My mental model of a cult is just "religion, but less popular," so I probably have a lot to learn about how cults work, but this comment and the one to which you are responding made me think about how cults and religions have to adapt to new environments. With respect to the information environment, obviously the 21st century is vastly different from - and more liberal than - anything that came before, which means information control is very difficult and thus will have to look very different from cults in the past in order to achieve similar things. The stuff you point to seem like decent analogues to past censorious technologies; they can't outright control what you have access to, so they manipulate which sources that you actually choose to access.
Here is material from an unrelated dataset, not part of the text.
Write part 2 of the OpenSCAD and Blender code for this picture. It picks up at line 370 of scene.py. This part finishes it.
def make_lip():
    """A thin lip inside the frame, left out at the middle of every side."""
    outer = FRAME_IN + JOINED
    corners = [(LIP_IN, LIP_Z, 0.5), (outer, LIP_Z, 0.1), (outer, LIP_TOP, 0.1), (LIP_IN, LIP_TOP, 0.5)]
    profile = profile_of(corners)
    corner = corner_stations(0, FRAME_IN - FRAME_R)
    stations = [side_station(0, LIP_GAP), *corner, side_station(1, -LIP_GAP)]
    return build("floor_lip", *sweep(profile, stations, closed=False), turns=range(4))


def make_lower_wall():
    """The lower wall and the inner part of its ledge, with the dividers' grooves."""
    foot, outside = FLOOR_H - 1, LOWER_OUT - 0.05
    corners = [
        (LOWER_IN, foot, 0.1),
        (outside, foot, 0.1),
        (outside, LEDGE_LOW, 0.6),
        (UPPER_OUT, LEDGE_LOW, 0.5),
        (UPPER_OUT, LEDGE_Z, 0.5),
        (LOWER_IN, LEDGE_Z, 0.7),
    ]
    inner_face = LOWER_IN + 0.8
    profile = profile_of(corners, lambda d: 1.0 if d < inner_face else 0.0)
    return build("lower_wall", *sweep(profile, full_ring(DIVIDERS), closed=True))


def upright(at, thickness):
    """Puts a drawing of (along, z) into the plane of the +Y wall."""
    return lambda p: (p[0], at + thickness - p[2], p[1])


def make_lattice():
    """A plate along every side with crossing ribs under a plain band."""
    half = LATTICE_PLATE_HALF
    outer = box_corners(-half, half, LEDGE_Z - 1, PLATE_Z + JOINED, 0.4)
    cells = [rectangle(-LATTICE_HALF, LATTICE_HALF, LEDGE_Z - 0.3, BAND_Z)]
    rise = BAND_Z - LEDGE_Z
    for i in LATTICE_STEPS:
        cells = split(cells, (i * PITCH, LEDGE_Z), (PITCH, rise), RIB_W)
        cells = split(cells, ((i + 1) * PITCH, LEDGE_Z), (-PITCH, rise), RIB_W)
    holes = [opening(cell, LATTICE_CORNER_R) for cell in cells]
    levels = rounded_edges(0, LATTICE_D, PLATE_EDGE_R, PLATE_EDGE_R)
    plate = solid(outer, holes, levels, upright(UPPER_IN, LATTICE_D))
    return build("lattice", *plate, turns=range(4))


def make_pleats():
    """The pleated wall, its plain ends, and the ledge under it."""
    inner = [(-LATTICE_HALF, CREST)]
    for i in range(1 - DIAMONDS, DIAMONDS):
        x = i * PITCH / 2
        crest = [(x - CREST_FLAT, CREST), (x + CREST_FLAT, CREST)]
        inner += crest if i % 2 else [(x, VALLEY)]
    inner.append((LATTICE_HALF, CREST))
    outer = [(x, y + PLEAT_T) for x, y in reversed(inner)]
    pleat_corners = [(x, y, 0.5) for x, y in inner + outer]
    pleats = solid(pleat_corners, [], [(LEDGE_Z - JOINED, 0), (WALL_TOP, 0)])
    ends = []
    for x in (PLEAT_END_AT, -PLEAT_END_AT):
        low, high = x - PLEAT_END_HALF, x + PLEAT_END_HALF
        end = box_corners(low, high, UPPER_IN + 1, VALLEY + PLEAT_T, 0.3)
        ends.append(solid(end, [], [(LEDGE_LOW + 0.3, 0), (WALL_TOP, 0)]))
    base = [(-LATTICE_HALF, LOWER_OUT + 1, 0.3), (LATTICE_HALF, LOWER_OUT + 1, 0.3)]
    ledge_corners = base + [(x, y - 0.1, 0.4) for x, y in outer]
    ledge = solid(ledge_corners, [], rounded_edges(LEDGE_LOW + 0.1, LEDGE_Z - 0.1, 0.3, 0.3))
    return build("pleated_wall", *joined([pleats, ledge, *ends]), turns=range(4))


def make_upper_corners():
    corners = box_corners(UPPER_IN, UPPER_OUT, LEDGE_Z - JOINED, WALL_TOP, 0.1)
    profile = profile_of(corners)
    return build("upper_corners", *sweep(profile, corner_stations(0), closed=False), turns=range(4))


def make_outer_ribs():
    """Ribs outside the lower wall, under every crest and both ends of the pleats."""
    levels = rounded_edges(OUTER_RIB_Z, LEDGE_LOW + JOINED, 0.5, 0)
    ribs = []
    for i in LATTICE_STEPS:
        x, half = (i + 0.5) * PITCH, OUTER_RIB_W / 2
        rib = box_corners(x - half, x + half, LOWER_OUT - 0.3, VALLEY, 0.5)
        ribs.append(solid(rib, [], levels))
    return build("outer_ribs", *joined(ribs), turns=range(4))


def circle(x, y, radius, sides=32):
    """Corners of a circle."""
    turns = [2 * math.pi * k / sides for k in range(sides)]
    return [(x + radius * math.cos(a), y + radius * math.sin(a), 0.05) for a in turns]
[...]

And this connects to my own observation from about a decade ago when I began to recognize the social justice movement of which I had been a part as a modern incarnation of religion. In this modern world of science, the traditional notions of faith are much more difficult to keep popular, and so religions that rely on that suffer, and religions that find other ways to get people to believe things prosper. The beauty of social justice (aka Critical Race Theory, aka "wokeness," aka "it's just basic human decency," aka "empathy") is that it allows people to enjoy all the beliefs of faith while eschewing most of the leap that's usually required. You still have to leap, but now you have a whole structure built to reassure you that this leap is totally justified because of historical reasons and very smart scholars who have done the Work and published in their peer reviewed journals to prove that simply listening and believing (the Right People) is the correct way. So if you're (like me at the time - whether that has changed now is something I honestly couldn't answer) someone who thinks of himself as non-religious and, in fact, better than those deluded religious people who cling to their faith, this is the perfect religion to latch onto.

However, I've also heard people call social justice a cult, and I would agree with that to the extent that a cult is just a less popular religion. But I also recognize that a cult is often more than just that, because being less popular comes with it many of its own complications, such as the whole recruitment process that can require much more brainwashing and thus much more control than a typical religion. I wonder what other cult-specific patterns we will see 21st century versions of, which route around the additional difficulties of the new environment. Obviously cutting one off from one's friends and family is a big one, but that seems to be just following the standard playbook as best as I can tell.

Shinigami Eyes

Naming your app after the ability to see people's names so you can murder them with your grim reaper notebook certainly isn't great optics, eh?

It's anime and the target userbase is autists that live online. It goes with the territory.